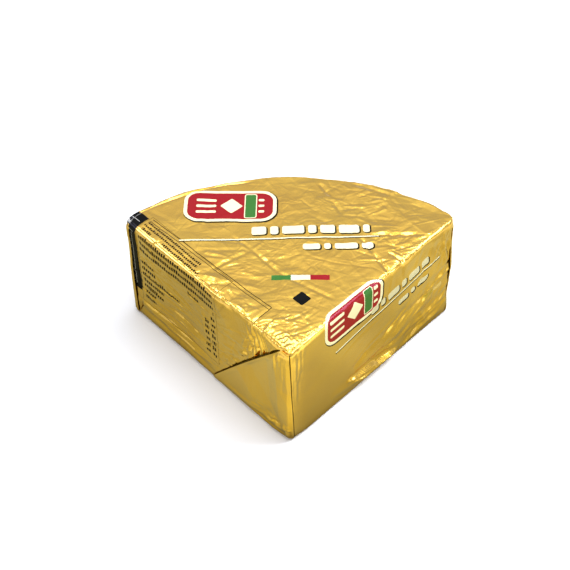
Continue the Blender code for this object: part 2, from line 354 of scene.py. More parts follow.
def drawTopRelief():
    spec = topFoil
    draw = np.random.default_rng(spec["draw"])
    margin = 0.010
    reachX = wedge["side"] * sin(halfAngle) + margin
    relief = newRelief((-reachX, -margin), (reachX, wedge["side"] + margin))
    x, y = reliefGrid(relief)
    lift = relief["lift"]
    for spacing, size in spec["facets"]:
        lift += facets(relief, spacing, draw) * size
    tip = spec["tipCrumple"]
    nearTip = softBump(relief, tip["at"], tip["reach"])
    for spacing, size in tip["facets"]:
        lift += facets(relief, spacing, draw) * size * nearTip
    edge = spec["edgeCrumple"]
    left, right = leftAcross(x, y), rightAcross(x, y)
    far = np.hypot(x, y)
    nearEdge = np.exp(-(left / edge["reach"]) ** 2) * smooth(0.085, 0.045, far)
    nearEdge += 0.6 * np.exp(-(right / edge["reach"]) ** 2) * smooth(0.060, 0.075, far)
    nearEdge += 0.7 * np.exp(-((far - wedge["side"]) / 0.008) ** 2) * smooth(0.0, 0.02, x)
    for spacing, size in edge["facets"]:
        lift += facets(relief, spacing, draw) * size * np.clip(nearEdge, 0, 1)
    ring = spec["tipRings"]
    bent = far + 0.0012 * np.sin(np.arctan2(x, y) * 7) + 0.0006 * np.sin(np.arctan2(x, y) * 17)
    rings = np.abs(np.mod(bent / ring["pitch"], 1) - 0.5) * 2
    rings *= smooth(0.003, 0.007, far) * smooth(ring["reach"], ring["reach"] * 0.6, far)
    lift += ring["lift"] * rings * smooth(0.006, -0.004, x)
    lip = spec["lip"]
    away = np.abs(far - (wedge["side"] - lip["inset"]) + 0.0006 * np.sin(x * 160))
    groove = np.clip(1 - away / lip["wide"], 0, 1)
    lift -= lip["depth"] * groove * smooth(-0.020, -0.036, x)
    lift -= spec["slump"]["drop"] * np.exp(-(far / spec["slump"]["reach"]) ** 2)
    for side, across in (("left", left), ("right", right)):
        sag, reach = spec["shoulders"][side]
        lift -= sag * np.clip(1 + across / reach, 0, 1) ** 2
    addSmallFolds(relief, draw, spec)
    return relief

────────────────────

=== Task objective ===
Each line above is to be repeated exactly.

=== The output ===
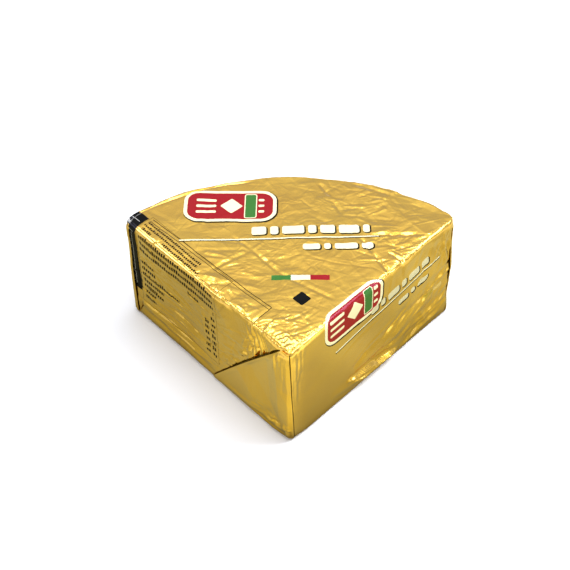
Continue the Blender code for this object: part 2, from line 354 of scene.py. More parts follow.
def drawTopRelief():
    spec = topFoil
    draw = np.random.default_rng(spec["draw"])
    margin = 0.010
    reachX = wedge["side"] * sin(halfAngle) + margin
    relief = newRelief((-reachX, -margin), (reachX, wedge["side"] + margin))
    x, y = reliefGrid(relief)
    lift = relief["lift"]
    for spacing, size in spec["facets"]:
        lift += facets(relief, spacing, draw) * size
    tip = spec["tipCrumple"]
    nearTip = softBump(relief, tip["at"], tip["reach"])
    for spacing, size in tip["facets"]:
        lift += facets(relief, spacing, draw) * size * nearTip
    edge = spec["edgeCrumple"]
    left, right = leftAcross(x, y), rightAcross(x, y)
    far = np.hypot(x, y)
    nearEdge = np.exp(-(left / edge["reach"]) ** 2) * smooth(0.085, 0.045, far)
    nearEdge += 0.6 * np.exp(-(right / edge["reach"]) ** 2) * smooth(0.060, 0.075, far)
    nearEdge += 0.7 * np.exp(-((far - wedge["side"]) / 0.008) ** 2) * smooth(0.0, 0.02, x)
    for spacing, size in edge["facets"]:
        lift += facets(relief, spacing, draw) * size * np.clip(nearEdge, 0, 1)
    ring = spec["tipRings"]
    bent = far + 0.0012 * np.sin(np.arctan2(x, y) * 7) + 0.0006 * np.sin(np.arctan2(x, y) * 17)
    rings = np.abs(np.mod(bent / ring["pitch"], 1) - 0.5) * 2
    rings *= smooth(0.003, 0.007, far) * smooth(ring["reach"], ring["reach"] * 0.6, far)
    lift += ring["lift"] * rings * smooth(0.006, -0.004, x)
    lip = spec["lip"]
    away = np.abs(far - (wedge["side"] - lip["inset"]) + 0.0006 * np.sin(x * 160))
    groove = np.clip(1 - away / lip["wide"], 0, 1)
    lift -= lip["depth"] * groove * smooth(-0.020, -0.036, x)
    lift -= spec["slump"]["drop"] * np.exp(-(far / spec["slump"]["reach"]) ** 2)
    for side, across in (("left", left), ("right", right)):
        sag, reach = spec["shoulders"][side]
        lift -= sag * np.clip(1 + across / reach, 0, 1) ** 2
    addSmallFolds(relief, draw, spec)
    return relief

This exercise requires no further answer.